The DBU team shared Scriptures, testimonies and life lessons with the girls, offering advice and love. Despite the less-than-ideal circumstances for these girls, many still were receptive to the Bible stories and message from the student-athletes.

Dallas Baptist University Sophomore Tyler Bradsher from Allen ministers through hugs and compassion to a young girl in Honduras. (PHOTO/Ryan Erwin)

During the first two days, the group also spent time at a community elementary school. Buckner International helped build Las Brisas to educate many of the children from the underdeveloped and poverty-stricken areas of San Pedro Sula. While at the school, the DBU student-athletes entertained and interacted with more than 150 children, ages 6-12, helping organize recreational activities and crafts, as well as performing Bible skits.

The next two days were spent at Nueva Esperanza, an orphanage that housed about 200 children, newborn to age 12. The mornings were spent holding and caring for 28 babies, all under the age of two, while the school-aged children were in classes. During the afternoon, the team was able to interact with the children, playing soccer and on the playground, teaching VBS songs, constructing crafts and taking an opportunity to communicate the love of Christ to the children.
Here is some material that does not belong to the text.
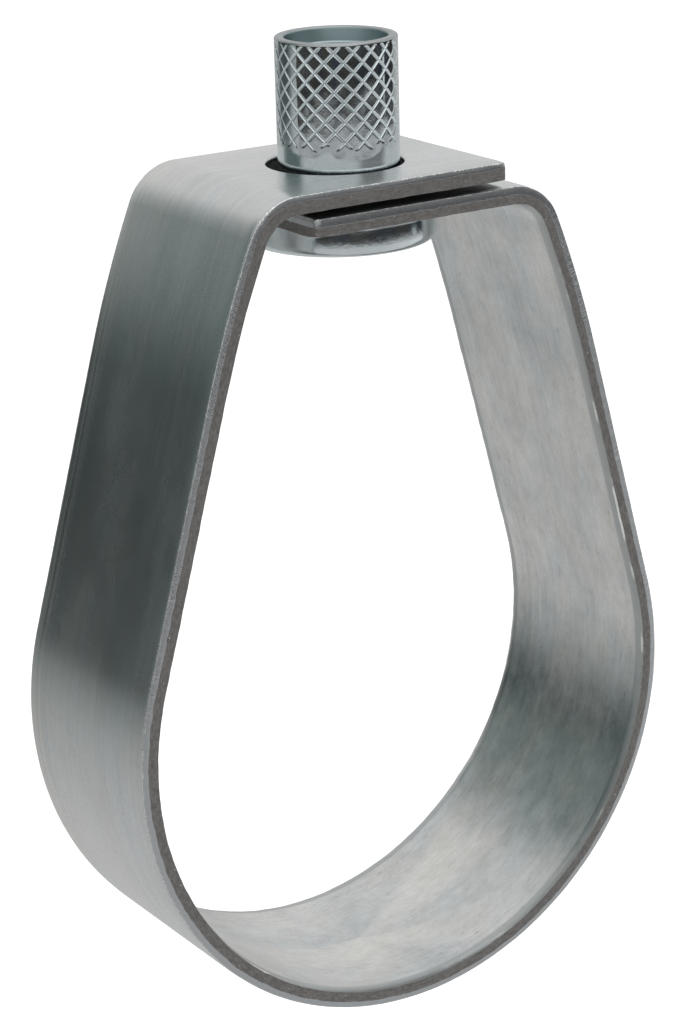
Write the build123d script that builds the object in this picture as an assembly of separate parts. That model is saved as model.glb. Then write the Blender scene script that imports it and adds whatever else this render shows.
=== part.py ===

"Not only were we able to impact the children at Nueva Esperanza, but they also impacted us," said senior volleyball player Kaylyn Frink. "It was humbling to see a different perspective on how much we have to be thankful for in our lives. God's love was seen through these children."

The group spent two days at a transitional home for teenage girls—an extension of Buckner—housing seven girls who lived and worked as a family unit. The home teaches the girls family skills and responsibilities and helps prepare them for life as an adult.

The team attended church with the girls and spent time with them, tie-dying T-shirts, teaching American music and playing a competitive game of soccer in the street. The activities allowed the student-athletes opportunities to share their faith and have intimate conversations about Jesus.

"For me, it was very humbling to grasp that the same God we worship is the same God these orphans worship despite their circumstances," said senior Kristen Secord. "Even though there was a language barrier, we were able to minister and love on all those we came into contact with. The trip helped me to change my view on putting hope in God, because for these kids, this was all they had."